Hola de nuevo, continuando con mi aventura en París.
El segundo día fuimos a perdernos por el Louvre, llevaba un documento para certificar que soy profesora de Artes, por lo que encima, entré gratis.
Recorrer uno de los museos más importantes del mundo. Parándote en aquella obra que te enamora, por el tiempo que quieras. Contemplar con humildad a la Victoria de Samotracia. Rodear a la Venus de Milo, llorar ante La Balsa de la Medusa o gritar interiormente viendo a La Libertad guiando al pueblo de Delacroix, con la canción Ay mamá, de Rigoberta Bandini, todo el rato en la cabeza. Dos días antes, en clase, les explicaba a mis alumnos de bachillerato estos dos inmensos cuadros. Verlos ahora en directo, sin duda, era una explosión para mis sentidos. A la vuelta, podría contarles detalles que por las imágenes digitales no había percibido. Intentar acercarme a La Gioconda y ver a todo el público dando la espalda a la colosal obra Las bodas de Caná del gran Veronese.

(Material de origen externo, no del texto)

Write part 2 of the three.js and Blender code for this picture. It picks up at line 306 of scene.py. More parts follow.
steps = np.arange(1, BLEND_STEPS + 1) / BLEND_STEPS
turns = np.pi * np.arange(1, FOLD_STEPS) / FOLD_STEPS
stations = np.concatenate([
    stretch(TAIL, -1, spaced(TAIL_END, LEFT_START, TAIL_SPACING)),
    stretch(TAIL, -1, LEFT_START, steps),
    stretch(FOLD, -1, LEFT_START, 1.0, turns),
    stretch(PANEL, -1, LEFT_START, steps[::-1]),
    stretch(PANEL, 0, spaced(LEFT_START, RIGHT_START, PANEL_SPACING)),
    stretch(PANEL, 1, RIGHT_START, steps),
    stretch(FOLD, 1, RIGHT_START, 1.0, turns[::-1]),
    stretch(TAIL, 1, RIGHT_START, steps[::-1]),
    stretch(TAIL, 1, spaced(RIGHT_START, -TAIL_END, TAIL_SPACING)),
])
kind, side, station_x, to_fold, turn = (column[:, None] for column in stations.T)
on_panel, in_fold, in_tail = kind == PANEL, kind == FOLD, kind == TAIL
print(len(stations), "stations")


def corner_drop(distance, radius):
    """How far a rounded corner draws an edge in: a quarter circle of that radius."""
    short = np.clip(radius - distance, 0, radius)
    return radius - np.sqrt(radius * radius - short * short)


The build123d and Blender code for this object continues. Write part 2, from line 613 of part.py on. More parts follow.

Todo parecía magia y aún no era consciente del paso que estaba dando, no solo profesional, sino personalmente. Sentí que lo que estaba haciendo me hacía feliz. Solo yo me había puesto barreras siempre, pero ahora, quería viajar y conocer in situ todo aquello de lo que estoy enamorada. Poner en práctica aquello a lo que he dedicado mi vida, el Arte se siente en directo y así es como hay que admirarlo.
Varias horas después, los pies rotos y el corazón contento, quisimos ir al D’Orsay, pero la cola era tal que hubiésemos entrado a la hora de cerrar. Siempre es bueno dejar atrás algo grande, para querer volver pronto. Por lo que nos marchamos a embriagarnos del gótico más puro en la Sainte Chapelle. Sus vitrales son algo celestial, de otro mundo, si el paraíso existe, sin duda debería tener esa luz y esos colores. Pero ¿Y el suelo? nadie miraba hacia abajo, ¿alguien se fijaba en el suelo? me ocurrió como ante Leonardo y Veronese, nadie miraba el suelo y sin lugar a dudas estábamos pisando una joya.
Siguiente parada para acabar el día, la Torre Eiffel, para ver el espectáculo de luz y tomarnos unas cervezas sentadas en el césped de la explanada de Champ de Mars, el ambiente, de nuevo increíble.
Al día siguiente, nos esperaba el barrio de los artistas, Montmartre y, como no, la Mouline Rouge. Galerías y librerías de todo tipo nos asaltaban por el camino. Llegamos a la Place du tertre, Plaza de los Artistas, donde desde finales del XIX se reunían los pintores, la mayoría retratistas. Uno incluso me cogió de modelo, fue divertido ver como me dibujaba, mientras me bebía un cóctel bastante bueno, por cierto.
Después nos fuimos a la Basílica de El Sacre Coeur, construida en el siglo XIX, con un estilo románico-bizantico, que se erige como uno de los edificios más emblemáticos de París. En su interior, un gran Pantocrátor se apodera de todo el espacio. Me emocionó terriblemente, pero quizá el exterior, el gran mirador que se abre tras sus puertas fue más estremecedor. Sentarte en las escalinatas a contemplar la inmensidad de la ciudad, fue algo que siempre recordaré. Respirar, liberarte, mirar hacia el infinito, la ciudad más allá de lo que la vista alcanzaba.
Entre un lugar y otro, guiada por mi mejor cicerone, mi sobrina Ale, que se movía por el metro como pez en el agua, con una naturalidad que solo la juventud y la valentía permiten tener. Creo que si hubiera ido sola, aún seguiría perdida por esos túneles infernales. Jamás me había gustado el metro, quizá tampoco los aviones, una cierta claustrofobia me impidió en su momento, hace ya bastantes años, subir a la cúpula de Santa María dei Fiori, esas escaleras tan estrechas y esa masa humana eran incompatibles para mantener mi respiración. A partir de este viaje a París crecí como persona, me hice más valiente y superé en parte mi terrible claustrofobia. Viajar junto a una persona como ella, me cambió mi perspectiva.
Mi debut internacional comenzó en París y continuó por Burdeos Y Berlín, a los que dedicaré otro post. Me queda lanzarme a la conquista italiana, país más visitado y admirado por mí, pero nunca como excusa de mis exposiciones.
Ahora que han pasado dos años lo miro con perspectiva y realmente pienso que todo ha valido la pena y que ojalá mi pasión me siga abriendo puertas. Viajar se ha convertido en una droga de la que no quiero escapar. Ya me quedan menos años y cada vez encuentro más destinos, sola o acompañada quiero dedicar la vida a conocer el mundo en el que vivo. Antes de emprender el último viaje.